I'm sitting here, in all honestry trying to think of just ONE American poet who was born into wealth...Im sure someone can remember one,..but not me. All my literary heroes and heroines have started off rather poor...so, cb9, we are in pretty good company :) cuz I'm poor too! BUT...I'm relatively happy, despite what most of my poems reveal bout me behind my back...

Ange, I was shocked when I learned that Zora Neale was in an unmarked grave until Alice Walker took the time to find her and set things right..its amazing how someone can bring so much pleasure and insight and still be forgotten..I intend to visit her grave one day...maybe we could go together...

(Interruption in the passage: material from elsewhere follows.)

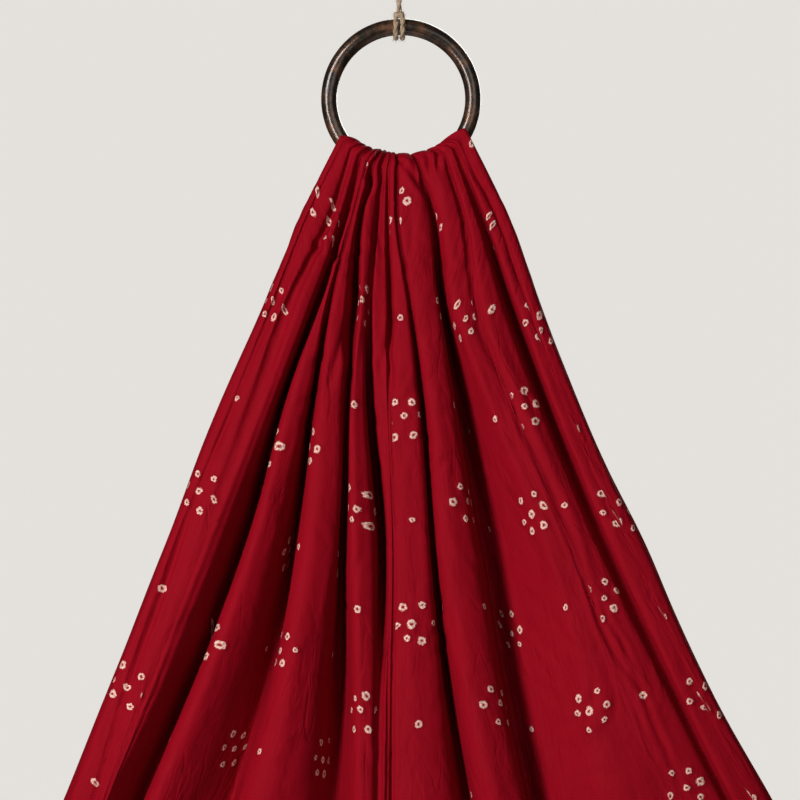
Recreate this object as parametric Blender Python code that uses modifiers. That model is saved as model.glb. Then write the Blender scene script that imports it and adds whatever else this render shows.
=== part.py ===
# Bandhani cloth slung over a metal ring, with the jute twine that the ring hangs by.
# Metres, +Z up. The front of the cloth faces -Y. The origin is the inner top of the
# twine's hanging loop, where a hook or a nail carries it.

import math

import bmesh
import bpy
import numpy as np

MM = 0.001

# Ring, in mm. Heights of the twine's pieces are measured from the ring's centre.
RING_CENTRE_Z = -125.5
RING_RADIUS = 43.2
TUBE_RADIUS = 4.8

# Jute twine, in mm
STRAND_RADIUS = 1.5
CORD_RADIUS = 1.7
TWINE_X = -1.1
LEG_APART = 2.05
TAIL_APART = 1.7
HITCH_RADIUS = 6.8
ARCH_FORWARD = 4.9
ARCH_HEIGHT = 49.8
TAIL_BACK = 1.9
TAIL_HEIGHT = 51.7
CORD_BOTTOM = 52.2
CORD_TOP = 94.8
KNOT_HEIGHT = 99.8
KNOT_RADIUS = 4.2
KNOT_HALF_HEIGHT = 4.6
LOOP_CENTRE = 114.0
LOOP_HALF_HEIGHT = 13.0
LOOP_WIDTH = 7.5
LOOP_START = 0.8

# Cloth, in mm. A drop is a depth below the ring's centre.
CLOTH_THICK = 1.2
FLOOR_HALF = 1.6
LIP_ROUND_MOST = 12.0
RIDGE_LEAN = 0.34
EDGE_CURLS = (0.4, 0.85)
EDGE_STEP = 0.12
SADDLE_FLOOR = 7.8
SADDLE_CROWN = 8.6
SADDLE_HEAP = 3.0
SADDLE_LEFT = math.radians(-137)
SADDLE_RIGHT = math.radians(-43)
HEM_DROP = 490.0
HEM_RISE = 46.0
HEM_HALF_WIDTH = 212.0
BACK_WIDTH = 0.95
BACK_DROP = 0.985
BACK_LEAST_DEPTH = 0.5
SWAY = 4.0
SWAY_START = 60.0
SWAY_FULL = 220.0

# Stations down the drop: how far the ridges and the valley floors stand forward of the ring
DROPS = {"neck": 69.6, "high": 120.6, "middle": 180.6, "low": 264.6, "foot": 348.6, "hem": 420.6}
CROWNS = {"ring": 13, "neck": 19, "high": 31, "middle": 39, "low": 42, "foot": 42, "hem": 42}
FLOORS = {"ring": 7.8, "neck": 6, "high": 3.5, "middle": 2.5, "low": 2.2, "foot": 2, "hem": 2}
STATIONS = ("ring", "neck", "high", "middle", "low", "foot", "hem")
# How far a ridge falls to its lips, as a share of its width, and to its right, of its height
LIP_ROUNDS = {"ring": 0.2, "neck": 0.2, "high": 0.25, "middle": 0.3, "low": 0.35, "foot": 0.35, "hem": 0.35}
TILTS = {"ring": 0.0, "neck": 0.03, "high": 0.06, "middle": 0.08, "low": 0.10, "foot": 0.11, "hem": 0.11}

# Selvedges: place across the cloth at each station
LEFT_EDGE = (-36.6, -60.0, -81.0, -107.4, -139.8, -173.4, -202.8)
RIGHT_EDGE = (39.0, 63.6, 82.2, 105.0, 143.4, 181.2, 222.0)

# Valleys from left to right, a row for each measure: place across, width of the mouth, and
# depth as a share of the room between ridge and floor, at the seven stations. Lean is how
# far the floor slides under the right-hand lip (or the left, where it is negative).
VALLEYS = {
    "outer_left": {
        "across": (-33.6, -54.6, -74.4, -98.4, -132.0, -161.4, -183.0),
        "mouth": (2.0, 2.6, 3.0, 3.0, 4.0, 4.5, 4.0),
        "depth": (0.20, 0.15, 0.06, 0.03, 0.02, 0.02, 0.01),
        "lean": 0.0,
    },
    "first_left": {
        "across": (-29.4, -41.4, -64.8, -86.4, -118.2, -149.4, -176.4),
        "mouth": (2.6, 5.0, 8.0, 9.0, 6.0, 4.0, 3.0),
        "depth": (0.45, 0.48, 0.16, 0.06, 0.00, 0.00, 0.00),
        "lean": 0.3,
    },
    "main_left": {
        "across": (-24.6, -33.6, -49.8, -72.0, -99.6, -132.6, -165.0),
        "mouth": (3.0, 4.5, 5.0, 7.0, 15.0, 18.0, 22.0),
        "depth": (0.60, 0.70, 0.85, 0.95, 1.00, 1.00, 0.95),
        "lean": 0.9,
    },
    "split_left": {
        "across": (-20.7, -28.8, -42.3, -52.8, -67.8, -89.4, -114.6),
        "mouth": (1.6, 2.0, 3.0, 4.5, 12.5, 23.0, 33.0),
        "depth": (0.00, 0.00, 0.26, 0.80, 1.00, 1.00, 0.95),
        "lean": 0.8,
    },
    "middle_left": {
        "across": (-16.8, -24.0, -28.2, -32.4, -34.8, -39.0, -42.6),
        "mouth": (3.0, 4.0, 8.0, 4.0, 6.0, 19.0, 28.0),
        "depth": (0.55, 0.60, 0.75, 0.42, 0.70, 1.00, 0.90),
        "lean": 0.3,
    },
    "centre_left": {
        "across": (-12.0, -14.4, -18.6, -18.6, -11.4, -12.6, -12.6),
        "mouth": (2.8, 3.2, 3.4, 4.6, 8.0, 7.0, 5.0),
        "depth": (0.45, 0.48, 0.18, 0.65, 0.75, 0.20, 0.08),
        "lean": 0.0,
    },
    "centre_crease": {
        "across": (-7.5, -7.8, -6.6, -6.6, -4.0, -4.8, -5.4),
        "mouth": (2.2, 2.8, 3.0, 3.0, 3.0, 3.2, 3.4),
        "depth": (0.35, 0.40, 0.34, 0.04, 0.04, 0.06, 0.06),
        "lean": 0.0,
    },
    "centre_right": {
        "across": (-2.4, -2.4, 4.8, 12.0, 18.6, 27.6, 39.0),
        "mouth": (3.2, 3.6, 3.4, 4.0, 4.0, 7.0, 12.0),
        "depth": (0.50, 0.22, 0.18, 0.42, 0.48, 0.75, 0.85),
        "lean": 0.0,
    },
    "main_right": {
        "across": (12.0, 19.8, 25.2, 40.0, 63.0, 79.0, 90.0),
        "mouth": (3.4, 6.0, 5.0, 17.0, 36.0, 41.0, 32.0),
        "depth": (0.60, 0.75, 0.90, 1.00, 1.00, 1.00, 1.00),
        "lean": -0.8,
    },
    "panel": {
        "across": (25.8, 36.6, 44.4, 63.0, 98.0, 129.0, 158.0),
        "mouth": (3.0, 4.0, 8.0, 10.0, 10.0, 12.0, 12.0),
        "depth": (0.50, 0.36, 0.10, 0.00, 0.00, 0.00, 0.00),
        "lean": 0.0,
    },
    "first_right": {
        "across": (31.8, 46.8, 63.0, 84.6, 119.0, 158.0, 194.0),
        "mouth": (2.8, 5.0, 8.0, 8.0, 8.0, 8.0, 7.0),
        "depth": (0.60, 0.70, 0.68, 0.52, 0.36, 0.24, 0.20),
        "lean": 0.2,
    },
    "outer_right": {
        "across": (35.4, 56.4, 74.4, 96.6, 134.0, 174.0, 209.0),
        "mouth": (2.2, 3.0, 3.0, 3.0, 3.0, 3.0, 3.0),
        "depth": (0.25, 0.15, 0.03, 0.00, 0.00, 0.00, 0.00),
        "lean": 0.0,
    },
}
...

And that hotel IS beautiful, ( in Tryon NC) still there and a small museum dedicated to Sandburg, ( whose work I admire but find difficult to read sometimes). My Mom wasnt perfect, no one is, but she did read to me and taught me the things she wished she had learned sooner :) I have to say thoughm that Poe at the age of about 6 can be a horrifying experience, but so can the three little pigs!! She had a book of poems she had written when I was a child, I found it after she died and I was going to put one on here, she would have loved that!! In fact, one would have to be filed under erotic poetry ;) she was really good... I try not to think about that too much because she took it hard from my dad for writing like that. I guess its why she had the book hidden away like she did...anyway, time to start dinner for my younguns... hehe, not so young anymore..you all have a great day!! :rose: m
 
Maria,

Hello and welcome.

As has been implied elsewhere, forms force you into a box where you get to try and create something that you like anyway.

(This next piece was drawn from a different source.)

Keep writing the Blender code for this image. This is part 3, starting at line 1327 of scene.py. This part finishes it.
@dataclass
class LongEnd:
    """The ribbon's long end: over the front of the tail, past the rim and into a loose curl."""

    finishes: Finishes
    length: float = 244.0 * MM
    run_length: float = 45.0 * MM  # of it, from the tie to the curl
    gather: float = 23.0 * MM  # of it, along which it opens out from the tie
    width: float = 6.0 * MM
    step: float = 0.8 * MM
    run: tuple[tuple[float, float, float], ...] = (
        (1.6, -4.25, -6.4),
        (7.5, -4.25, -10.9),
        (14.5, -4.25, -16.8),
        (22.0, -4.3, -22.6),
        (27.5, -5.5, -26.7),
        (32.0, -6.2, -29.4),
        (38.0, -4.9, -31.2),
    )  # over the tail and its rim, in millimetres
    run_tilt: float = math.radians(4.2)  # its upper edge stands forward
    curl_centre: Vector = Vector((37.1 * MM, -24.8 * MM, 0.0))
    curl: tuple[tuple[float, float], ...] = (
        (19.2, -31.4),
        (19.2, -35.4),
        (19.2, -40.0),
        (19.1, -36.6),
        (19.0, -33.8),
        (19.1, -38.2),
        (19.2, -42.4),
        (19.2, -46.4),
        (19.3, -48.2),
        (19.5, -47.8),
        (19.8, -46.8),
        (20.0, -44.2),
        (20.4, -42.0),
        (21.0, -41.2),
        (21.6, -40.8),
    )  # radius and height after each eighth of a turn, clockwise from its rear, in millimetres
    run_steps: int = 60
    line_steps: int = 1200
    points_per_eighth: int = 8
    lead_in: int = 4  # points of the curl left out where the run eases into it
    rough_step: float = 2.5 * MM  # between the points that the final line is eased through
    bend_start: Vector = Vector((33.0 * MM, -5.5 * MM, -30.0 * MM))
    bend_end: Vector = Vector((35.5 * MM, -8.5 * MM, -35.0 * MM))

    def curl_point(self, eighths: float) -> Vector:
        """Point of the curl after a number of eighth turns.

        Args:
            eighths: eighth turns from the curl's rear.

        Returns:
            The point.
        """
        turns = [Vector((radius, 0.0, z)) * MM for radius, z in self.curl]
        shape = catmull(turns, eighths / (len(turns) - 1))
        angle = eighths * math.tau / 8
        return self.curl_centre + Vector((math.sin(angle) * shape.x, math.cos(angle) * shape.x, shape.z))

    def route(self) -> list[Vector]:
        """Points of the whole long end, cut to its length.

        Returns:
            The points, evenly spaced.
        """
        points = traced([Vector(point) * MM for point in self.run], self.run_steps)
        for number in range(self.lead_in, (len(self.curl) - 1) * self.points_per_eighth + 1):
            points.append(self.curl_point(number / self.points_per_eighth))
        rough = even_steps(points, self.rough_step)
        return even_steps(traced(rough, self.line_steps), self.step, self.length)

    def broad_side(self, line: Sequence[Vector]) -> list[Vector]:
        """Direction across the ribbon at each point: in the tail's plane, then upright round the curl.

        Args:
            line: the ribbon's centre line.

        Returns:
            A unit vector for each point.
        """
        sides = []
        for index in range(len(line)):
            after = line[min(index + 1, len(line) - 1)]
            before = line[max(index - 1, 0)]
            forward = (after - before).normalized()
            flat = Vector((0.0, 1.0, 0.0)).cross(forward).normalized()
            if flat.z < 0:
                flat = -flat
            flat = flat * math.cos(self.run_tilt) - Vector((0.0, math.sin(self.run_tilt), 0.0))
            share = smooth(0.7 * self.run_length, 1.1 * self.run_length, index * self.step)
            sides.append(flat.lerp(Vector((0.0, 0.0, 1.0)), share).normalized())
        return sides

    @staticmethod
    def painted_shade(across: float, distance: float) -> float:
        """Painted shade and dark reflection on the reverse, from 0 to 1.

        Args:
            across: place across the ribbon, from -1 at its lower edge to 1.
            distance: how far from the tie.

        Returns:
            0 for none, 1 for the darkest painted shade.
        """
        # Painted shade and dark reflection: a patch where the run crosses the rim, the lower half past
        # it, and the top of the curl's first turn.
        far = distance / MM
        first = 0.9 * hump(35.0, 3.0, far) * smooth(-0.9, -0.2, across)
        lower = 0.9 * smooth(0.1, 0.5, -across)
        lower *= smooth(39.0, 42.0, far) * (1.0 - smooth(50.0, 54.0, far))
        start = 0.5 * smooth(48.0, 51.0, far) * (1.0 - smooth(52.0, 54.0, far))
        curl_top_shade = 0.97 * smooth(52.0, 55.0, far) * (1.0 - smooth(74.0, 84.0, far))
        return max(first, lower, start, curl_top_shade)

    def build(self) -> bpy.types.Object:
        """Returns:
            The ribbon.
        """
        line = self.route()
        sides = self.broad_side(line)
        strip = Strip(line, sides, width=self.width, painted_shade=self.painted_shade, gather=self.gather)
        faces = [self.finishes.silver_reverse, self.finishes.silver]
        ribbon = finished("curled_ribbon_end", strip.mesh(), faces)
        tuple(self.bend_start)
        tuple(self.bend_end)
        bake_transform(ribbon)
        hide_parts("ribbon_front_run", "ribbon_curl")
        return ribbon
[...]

Sonnets (both English and Classic) have been discussed here at length, but it's certainly not the only form worth considering. I personally like sonnets, but then again, I don't have any trouble writing them. I've been avoiding the sonnet lately for that very reason. I'd rather find a form that troubles me, challenges me. If I try a form and can't make anything that I consider worthy, I have to try again using some approach unknown to me.

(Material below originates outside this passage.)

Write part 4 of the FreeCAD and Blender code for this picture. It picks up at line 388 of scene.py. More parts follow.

Deep inside the threads of this forum, there are some great threads discussing poetic forms. Right now, I don't recall all of the names that have been discussed here, but here are a few:

Sonnets (English and Classical)
Double Dactyls
Haiku
Limerick
Terzanelle
Acrostic
Double Acrostic
Villanelle
and Ballad.

I've done each of these here at least once, and if you search the poetry forum using any of the above as a search keyword, I believe you might easily find a good discussion on each of these forms from the threads here.

Are there more forms that I've forgotten on my list? Help me list them here for those who need them.